**DIRECTION**
All entries must be extracted exactly, with nothing added or dropped.

**GIVEN DATA**
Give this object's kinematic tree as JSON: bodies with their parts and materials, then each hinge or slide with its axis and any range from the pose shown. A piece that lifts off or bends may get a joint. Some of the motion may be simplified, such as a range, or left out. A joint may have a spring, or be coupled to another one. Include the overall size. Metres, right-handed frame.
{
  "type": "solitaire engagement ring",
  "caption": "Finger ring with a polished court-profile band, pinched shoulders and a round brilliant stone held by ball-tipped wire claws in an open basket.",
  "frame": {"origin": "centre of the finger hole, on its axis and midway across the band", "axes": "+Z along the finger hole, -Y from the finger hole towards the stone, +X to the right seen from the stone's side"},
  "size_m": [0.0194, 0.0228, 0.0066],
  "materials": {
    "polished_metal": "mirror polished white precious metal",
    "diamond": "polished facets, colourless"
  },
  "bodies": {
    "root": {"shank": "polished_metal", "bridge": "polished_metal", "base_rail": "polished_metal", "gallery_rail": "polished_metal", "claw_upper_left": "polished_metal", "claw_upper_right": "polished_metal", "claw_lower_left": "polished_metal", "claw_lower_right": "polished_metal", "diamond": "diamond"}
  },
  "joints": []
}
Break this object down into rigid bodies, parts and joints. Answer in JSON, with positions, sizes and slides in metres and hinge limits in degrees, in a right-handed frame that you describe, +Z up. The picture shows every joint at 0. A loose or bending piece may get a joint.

**TASK ANSWER**
Give this object's kinematic tree as JSON: bodies with their parts and materials, then each hinge or slide with its axis and any range from the pose shown. A piece that lifts off or bends may get a joint. Some of the motion may be simplified, such as a range, or left out. A joint may have a spring, or be coupled to another one. Include the overall size. Metres, right-handed frame.
{
  "type": "solitaire engagement ring",
  "caption": "Finger ring with a polished court-profile band, pinched shoulders and a round brilliant stone held by ball-tipped wire claws in an open basket.",
  "frame": {"origin": "centre of the finger hole, on its axis and midway across the band", "axes": "+Z along the finger hole, -Y from the finger hole towards the stone, +X to the right seen from the stone's side"},
  "size_m": [0.0194, 0.0228, 0.0066],
  "materials": {
    "polished_metal": "mirror polished white precious metal",
    "diamond": "polished facets, colourless"
  },
  "bodies": {
    "root": {"shank": "polished_metal", "bridge": "polished_metal", "base_rail": "polished_metal", "gallery_rail": "polished_metal", "claw_upper_left": "polished_metal", "claw_upper_right": "polished_metal", "claw_lower_left": "polished_metal", "claw_lower_right": "polished_metal", "diamond": "diamond"}
  },
  "joints": []
}
Break this object down into rigid bodies, parts and joints. Answer in JSON, with positions, sizes and slides in metres and hinge limits in degrees, in a right-handed frame that you describe, +Z up. The picture shows every joint at 0. A loose or bending piece may get a joint.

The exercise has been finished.